Le palimpseste de Morel

Dans l’entretien qu’il a accordé aux Inrockuptibles sur Second Life, Chris Marker fait erreur, il me semble, en attribuant à Max Jacob l’histoire des deux masques qui se donnent rendez-vous et découvrent stupéfaits que ni l’un ni l’autre n’est celui qu’ils croyaient — ou alors, c’est que Jacob a plagié sans vergogne Alphonse Allais (Un drame bien parisien). Mais il a cent fois raison de recommander la lecture de l’Invention de Morel. Non seulement parce que le roman de Bioy Casares est, selon ses mots, un livre prémonitoire sur le « sentiment de la porosité entre le réel et le virtuel ». Mais encore parce que cette histoire d’amour bouleversante — l’une des plus belles qui fut jamais écrite - peut aussi se lire comme une allégorie de la relation du cinéphile aux fantômes de l’écran — qui n’a jamais rêvé d’entrer dans le film pour étreindre la créature de ses rêves ? Et enfin parce que l’Invention est l’image dans le tapis, le texte-palimpseste d’une précieuse constellation cinématographique où Marker lui-même figure en bonne place.
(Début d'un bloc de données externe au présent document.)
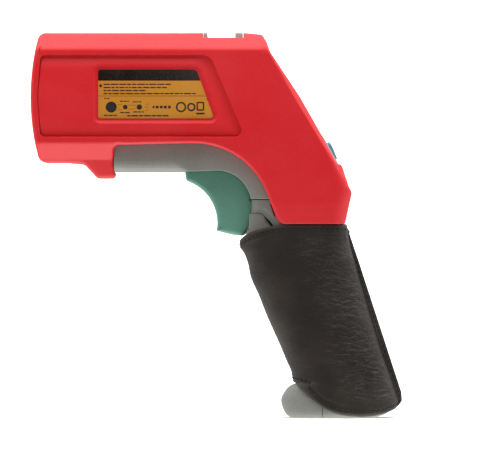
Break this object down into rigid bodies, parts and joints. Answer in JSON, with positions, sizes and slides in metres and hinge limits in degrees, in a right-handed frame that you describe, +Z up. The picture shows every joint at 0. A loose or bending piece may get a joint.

Il y a, sciemment ou non, un effet Morel dans Vertigo et dans la Jetée, dans Marienbad et Je t’aime, je t’aime, tous films où le protagoniste cherche à rencontrer, retenir, aimer et/ou retrouver une femme qui appartient à un autre continuum temporel, une autre strate de réalité, et qu’il ne pourra rejoindre — pour la perdre à nouveau — que dans la mort. Si, comme l’affirmait Borges, toute œuvre créée ses précurseurs, alors le livre de Bioy est bien le précurseur de ces films liés les uns aux autres par un jeu secret de correspondances et d’échos intimes, de hasards extérieurs nécessaires (quelques années après avoir réalisé la Jetée, Marker, dont on sait le culte qu’il voue à Vertigo, suggéra à Resnais de rencontrer Jacques Sternberg, autre grand amoureux des chats, qui allait écrire pour lui le scénario du magnifique Je t’aime, je t’aime). Être moins allusif m’obligerait à déflorer la trame du roman, ce à quoi je me refuse absolument. Ceux qui l’ont lu auront compris. Les autres savent ce qu’il leur reste à faire.